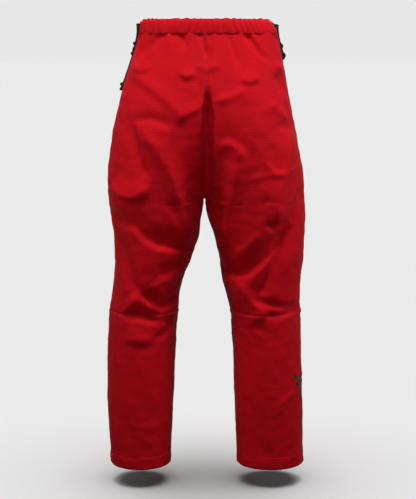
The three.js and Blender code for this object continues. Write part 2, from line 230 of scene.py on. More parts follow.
# The front, seen from the front with across counted to the right.
FRONT_FOLDS = [
    ([(-96, 24), (-104, 60), (-122, 88)], -3.5, 10, 12),
    ([(-52, 24), (-46, 60), (-34, 96)], -4.0, 9, 12),
    ([(-12, 24), (-8, 66)], -2.6, 8, 8),
    ([(18, 24), (22, 70), (34, 104)], -3.6, 9, 10),
    ([(62, 24), (70, 66), (84, 96)], -3.8, 10, 12),
    ([(112, 24), (122, 60), (140, 84)], -3.0, 10, 10),
    ([(-18, 372), (-70, 344), (-128, 330)], -6.0, 26, 14),
    ([(-16, 352), (-74, 306), (-150, 276)], 4.0, 14, 30),
    ([(-12, 330), (-52, 270), (-104, 216)], -3.6, 20, 22),
    ([(18, 372), (74, 340), (134, 322)], -5.5, 26, 14),
    ([(14, 350), (66, 300), (148, 262)], 4.2, 14, 30),
    ([(12, 322), (46, 262), (92, 200)], -3.4, 20, 22),
    ([(-196, 402), (-140, 420), (-84, 418)], 3.6, 16, 34),
    ([(196, 392), (146, 414), (92, 420)], 3.2, 16, 34),
    ([(-66, 520), (-110, 538), (-158, 528)], -4.0, 26, 10),
    ([(60, 500), (104, 522), (152, 516)], -4.0, 26, 10),
    ([(-190, 596), (-136, 622), (-84, 606)], 4.6, 14, 32),
    ([(190, 586), (136, 616), (86, 604)], 4.4, 14, 32),
    ([(-184, 668), (-134, 650), (-88, 664)], -3.6, 12, 28),
    ([(186, 660), (132, 646), (86, 656)], -3.4, 12, 28),
    ([(-150, 700), (-132, 780), (-140, 860)], 1.8, 30, 30),
    ([(150, 700), (132, 780), (140, 860)], 1.8, 30, 30),
    ([(-176, 870), (-130, 884), (-92, 874)], 1.6, 14, 24),
    ([(176, 866), (130, 882), (90, 872)], 1.6, 14, 24),
]


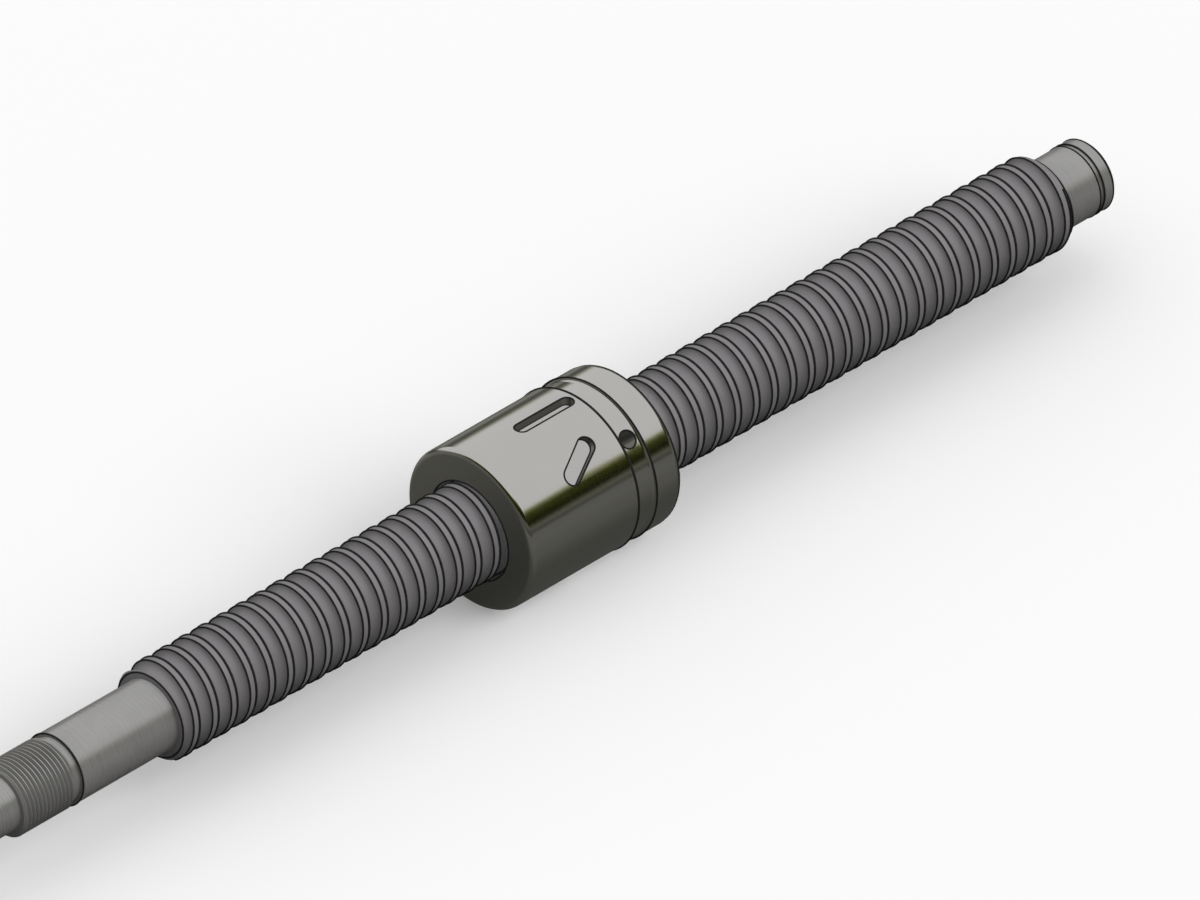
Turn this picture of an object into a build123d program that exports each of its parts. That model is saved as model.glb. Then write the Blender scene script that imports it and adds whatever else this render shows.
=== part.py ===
"""Ball screw with a cylindrical single nut: left-hand track, 20 mm nominal diameter, 5 mm lead.

Millimetres. The screw lies along +X and its driven end points along -X. X = 0 is the driven end's shoulder.
Each piece is drawn with the screw axis along Z, then laid along X. Angles about the screw run from +Y to +Z.
"""

from build123d import *
from build123d.topology import SkipClean
import math
import os

# Ball track, shared by the screw, the nut and the return inserts
lead = 5.0
ball_diameter = 3.175
pitch_diameter = 20.5  # circle that the ball centres run on
groove_radius = 1.70  # arc of the track in cross-section
track_phase = 2.625  # X of one groove centre at angle 0

# Screw
screw_diameter = 19.7  # over the lands
thread_length = 240.0
thread_chamfer = 1.0

# Driven end of the screw, from the shoulder outwards
fixed_journal_diameter = 15.0
fixed_journal_length = 25.0
lock_thread_diameter = 15.0
lock_thread_length = 15.0
lock_relief_diameter = 13.6
lock_relief_width = 1.5
drive_stub_diameter = 12.0
drive_stub_length = 22.0

# Floating end of the screw
floating_journal_diameter = 15.0
floating_journal_length = 13.0
circlip_seat = 9.0  # bearing width between the shoulder and the circlip groove
circlip_groove_width = 1.15
circlip_groove_diameter = 14.3

shaft_end_chamfer = 0.5
centre_hole_diameter = 5.0
centre_cone_angle = 60.0
centre_pilot_diameter = 2.0
centre_pilot_depth = 3.6

# Nut body
nut_start = 85.0  # X of the nut's near face
nut_length = 40.0
nut_diameter = 34.0
nut_edge_radius = 1.2
nut_bore_diameter = 21.0
bore_edge_chamfer = 0.1

# Oil groove round the nut, with its feed hole
oil_groove_start = 28.5  # from the near face
oil_groove_width = 5.0
oil_groove_depth = 0.75
oil_groove_corner_radius = 0.6
oil_hole_diameter = 3.7
oil_hole_angle = 135.0

# Key seat on top of the nut
key_seat_width = 3.0
key_seat_length = 15.0
key_seat_depth = 1.8
key_seat_centre = 20.0  # from the near face
key_seat_angle = 90.0

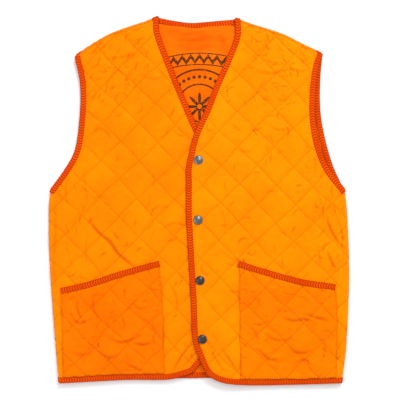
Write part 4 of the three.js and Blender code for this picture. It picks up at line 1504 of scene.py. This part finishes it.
for name, piece in panels.items():
    dress(piece, cloths[name], "pocket" if "pocket" in name else "shell", name)
for node, (piece, _, _) in braids.items():
    dress(piece, braid_material, "binding", node)
dress(lining, lining_material, "lining", "back_lining")
for number, piece in enumerate(caps, 1):
    dress(piece, cap_finishes[number > 2], "snap", f"snap_cap_{number}")
for key, piece in stitches.items():
    thread, slot = (binding_thread, "binding") if "binding" in key else (
        quilting_thread, "pocket" if "pocket" in key else "shell")
    dress(piece, thread, slot)
for number in range(1, len(SNAPS) + 1):
    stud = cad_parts[f"snap_stud_{number}"]
    stud.data.materials.clear()
    stud.data.materials.append(stud_metal)
print("pieces dressed:", len(panels) + len(braids) + 1 + len(caps) + len(stitches))

# %% Work out the flat area of each sheet
for name, piece in panels.items():
    outline = cuts[name].outline
    area = area_of(outline) * MM ** 2

# %% [markdown]
# ## Floor, light and camera
# The gilet lies on a pale floor under even, soft light, most of it from a bright sky all round. One large
# lamp beyond the neck, a little to one side, gives the quilting its low relief. A weaker one fills in from
# the other side, and a small one puts a spark on the snaps. The camera looks straight down.

# %% Stage
def lay_floor():
    bpy.ops.mesh.primitive_plane_add(size=12, location=(0, 0, -0.0003))
    floor = bpy.context.active_object
    floor.name = "floor"
    finish = Finish("pale_floor", Roughness=0.9, Specular_IOR_Level=0.1)
    tone = finish.mix(finish.noise(3, 2), (0.93, 0.93, 0.93, 1), (0.95, 0.95, 0.95, 1))
    floor.data.materials.append(finish.finish(tone))


def soft_lamp(name, spot, size, power):
    """A round lamp at a spot in metres, turned to the origin."""
    data = bpy.data.lights.new(name, "AREA")
    data.shape, data.size, data.energy = "DISK", size, power
    lamp = add_object(name, data)
    lamp.location = spot
    lamp.rotation_euler = (-Vector(spot)).to_track_quat("-Z", "Y").to_euler()


lay_floor()
soft_lamp("key", (0.85, 2.4, 2.35), 1.3, 60)
soft_lamp("fill", (-1.6, -0.6, 2.0), 2.0, 12)
soft_lamp("spark", (0.25, 0.45, 1.7), 0.22, 4)
world = bpy.data.worlds.new("studio")
world.use_nodes = True
sky = world.node_tree.nodes["Background"].inputs
sky["Color"].default_value = (1, 1, 1, 1)
sky["Strength"].default_value = 0.69
scene = bpy.context.scene
scene.world = world
scene.view_settings.view_transform = "Standard"

# %% Camera
VIEW_WIDTH = 740
VIEW_CENTRE = (1.85, -0.4)
LENS = 85
SENSOR = 36
camera_data = bpy.data.cameras.new("camera")
camera_data.lens, camera_data.sensor_width = LENS, SENSOR
camera = add_object("camera", camera_data)
camera.location = (*((VIEW_CENTRE + SHIFT) * MM), VIEW_WIDTH * MM * LENS / SENSOR)
scene.camera = camera
print("camera in metres:", [round(value, 3) for value in camera.location])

^^^^

## Task
Extract every record. Keep wording exact.

## Response to the task
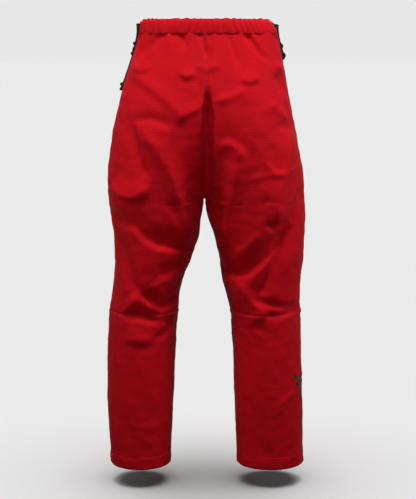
The three.js and Blender code for this object continues. Write part 2, from line 230 of scene.py on. More parts follow.
# The front, seen from the front with across counted to the right.
FRONT_FOLDS = [
    ([(-96, 24), (-104, 60), (-122, 88)], -3.5, 10, 12),
    ([(-52, 24), (-46, 60), (-34, 96)], -4.0, 9, 12),
    ([(-12, 24), (-8, 66)], -2.6, 8, 8),
    ([(18, 24), (22, 70), (34, 104)], -3.6, 9, 10),
    ([(62, 24), (70, 66), (84, 96)], -3.8, 10, 12),
    ([(112, 24), (122, 60), (140, 84)], -3.0, 10, 10),
    ([(-18, 372), (-70, 344), (-128, 330)], -6.0, 26, 14),
    ([(-16, 352), (-74, 306), (-150, 276)], 4.0, 14, 30),
    ([(-12, 330), (-52, 270), (-104, 216)], -3.6, 20, 22),
    ([(18, 372), (74, 340), (134, 322)], -5.5, 26, 14),
    ([(14, 350), (66, 300), (148, 262)], 4.2, 14, 30),
    ([(12, 322), (46, 262), (92, 200)], -3.4, 20, 22),
    ([(-196, 402), (-140, 420), (-84, 418)], 3.6, 16, 34),
    ([(196, 392), (146, 414), (92, 420)], 3.2, 16, 34),
    ([(-66, 520), (-110, 538), (-158, 528)], -4.0, 26, 10),
    ([(60, 500), (104, 522), (152, 516)], -4.0, 26, 10),
    ([(-190, 596), (-136, 622), (-84, 606)], 4.6, 14, 32),
    ([(190, 586), (136, 616), (86, 604)], 4.4, 14, 32),
    ([(-184, 668), (-134, 650), (-88, 664)], -3.6, 12, 28),
    ([(186, 660), (132, 646), (86, 656)], -3.4, 12, 28),
    ([(-150, 700), (-132, 780), (-140, 860)], 1.8, 30, 30),
    ([(150, 700), (132, 780), (140, 860)], 1.8, 30, 30),
    ([(-176, 870), (-130, 884), (-92, 874)], 1.6, 14, 24),
    ([(176, 866), (130, 882), (90, 872)], 1.6, 14, 24),
]


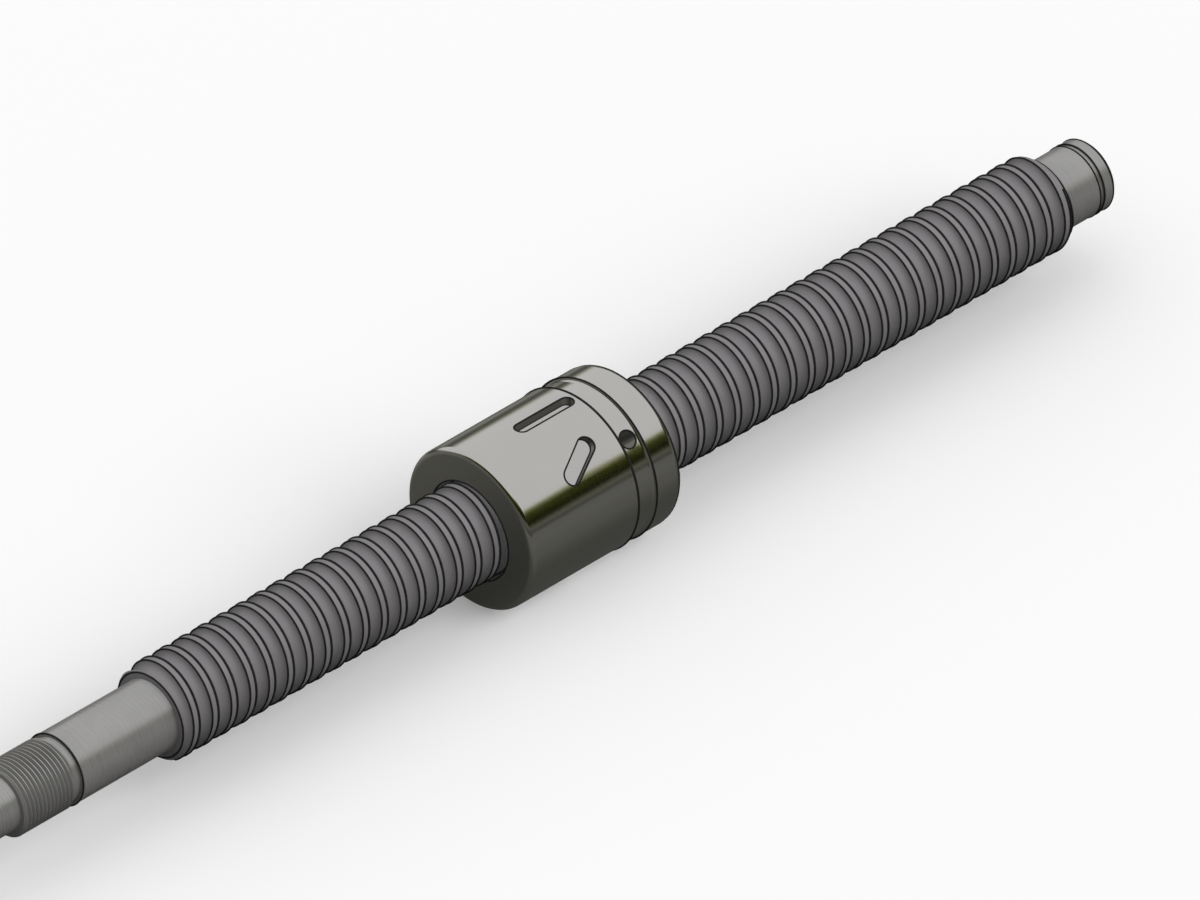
Turn this picture of an object into a build123d program that exports each of its parts. That model is saved as model.glb. Then write the Blender scene script that imports it and adds whatever else this render shows.
=== part.py ===
"""Ball screw with a cylindrical single nut: left-hand track, 20 mm nominal diameter, 5 mm lead.

Millimetres. The screw lies along +X and its driven end points along -X. X = 0 is the driven end's shoulder.
Each piece is drawn with the screw axis along Z, then laid along X. Angles about the screw run from +Y to +Z.
"""

from build123d import *
from build123d.topology import SkipClean
import math
import os

# Ball track, shared by the screw, the nut and the return inserts
lead = 5.0
ball_diameter = 3.175
pitch_diameter = 20.5  # circle that the ball centres run on
groove_radius = 1.70  # arc of the track in cross-section
track_phase = 2.625  # X of one groove centre at angle 0

# Screw
screw_diameter = 19.7  # over the lands
thread_length = 240.0
thread_chamfer = 1.0

# Driven end of the screw, from the shoulder outwards
fixed_journal_diameter = 15.0
fixed_journal_length = 25.0
lock_thread_diameter = 15.0
lock_thread_length = 15.0
lock_relief_diameter = 13.6
lock_relief_width = 1.5
drive_stub_diameter = 12.0
drive_stub_length = 22.0

# Floating end of the screw
floating_journal_diameter = 15.0
floating_journal_length = 13.0
circlip_seat = 9.0  # bearing width between the shoulder and the circlip groove
circlip_groove_width = 1.15
circlip_groove_diameter = 14.3

shaft_end_chamfer = 0.5
centre_hole_diameter = 5.0
centre_cone_angle = 60.0
centre_pilot_diameter = 2.0
centre_pilot_depth = 3.6

# Nut body
nut_start = 85.0  # X of the nut's near face
nut_length = 40.0
nut_diameter = 34.0
nut_edge_radius = 1.2
nut_bore_diameter = 21.0
bore_edge_chamfer = 0.1

# Oil groove round the nut, with its feed hole
oil_groove_start = 28.5  # from the near face
oil_groove_width = 5.0
oil_groove_depth = 0.75
oil_groove_corner_radius = 0.6
oil_hole_diameter = 3.7
oil_hole_angle = 135.0

# Key seat on top of the nut
key_seat_width = 3.0
key_seat_length = 15.0
key_seat_depth = 1.8
key_seat_centre = 20.0  # from the near face
key_seat_angle = 90.0

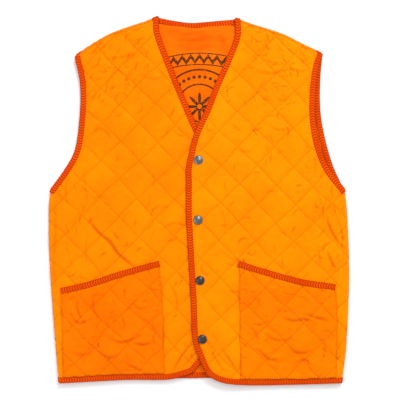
Write part 4 of the three.js and Blender code for this picture. It picks up at line 1504 of scene.py. This part finishes it.
for name, piece in panels.items():
    dress(piece, cloths[name], "pocket" if "pocket" in name else "shell", name)
for node, (piece, _, _) in braids.items():
    dress(piece, braid_material, "binding", node)
dress(lining, lining_material, "lining", "back_lining")
for number, piece in enumerate(caps, 1):
    dress(piece, cap_finishes[number > 2], "snap", f"snap_cap_{number}")
for key, piece in stitches.items():
    thread, slot = (binding_thread, "binding") if "binding" in key else (
        quilting_thread, "pocket" if "pocket" in key else "shell")
    dress(piece, thread, slot)
for number in range(1, len(SNAPS) + 1):
    stud = cad_parts[f"snap_stud_{number}"]
    stud.data.materials.clear()
    stud.data.materials.append(stud_metal)
print("pieces dressed:", len(panels) + len(braids) + 1 + len(caps) + len(stitches))

# %% Work out the flat area of each sheet
for name, piece in panels.items():
    outline = cuts[name].outline
    area = area_of(outline) * MM ** 2

# %% [markdown]
# ## Floor, light and camera
# The gilet lies on a pale floor under even, soft light, most of it from a bright sky all round. One large
# lamp beyond the neck, a little to one side, gives the quilting its low relief. A weaker one fills in from
# the other side, and a small one puts a spark on the snaps. The camera looks straight down.

# %% Stage
def lay_floor():
    bpy.ops.mesh.primitive_plane_add(size=12, location=(0, 0, -0.0003))
    floor = bpy.context.active_object
    floor.name = "floor"
    finish = Finish("pale_floor", Roughness=0.9, Specular_IOR_Level=0.1)
    tone = finish.mix(finish.noise(3, 2), (0.93, 0.93, 0.93, 1), (0.95, 0.95, 0.95, 1))
    floor.data.materials.append(finish.finish(tone))


def soft_lamp(name, spot, size, power):
    """A round lamp at a spot in metres, turned to the origin."""
    data = bpy.data.lights.new(name, "AREA")
    data.shape, data.size, data.energy = "DISK", size, power
    lamp = add_object(name, data)
    lamp.location = spot
    lamp.rotation_euler = (-Vector(spot)).to_track_quat("-Z", "Y").to_euler()


lay_floor()
soft_lamp("key", (0.85, 2.4, 2.35), 1.3, 60)
soft_lamp("fill", (-1.6, -0.6, 2.0), 2.0, 12)
soft_lamp("spark", (0.25, 0.45, 1.7), 0.22, 4)
world = bpy.data.worlds.new("studio")
world.use_nodes = True
sky = world.node_tree.nodes["Background"].inputs
sky["Color"].default_value = (1, 1, 1, 1)
sky["Strength"].default_value = 0.69
scene = bpy.context.scene
scene.world = world
scene.view_settings.view_transform = "Standard"

# %% Camera
VIEW_WIDTH = 740
VIEW_CENTRE = (1.85, -0.4)
LENS = 85
SENSOR = 36
camera_data = bpy.data.cameras.new("camera")
camera_data.lens, camera_data.sensor_width = LENS, SENSOR
camera = add_object("camera", camera_data)
camera.location = (*((VIEW_CENTRE + SHIFT) * MM), VIEW_WIDTH * MM * LENS / SENSOR)
scene.camera = camera
print("camera in metres:", [round(value, 3) for value in camera.location])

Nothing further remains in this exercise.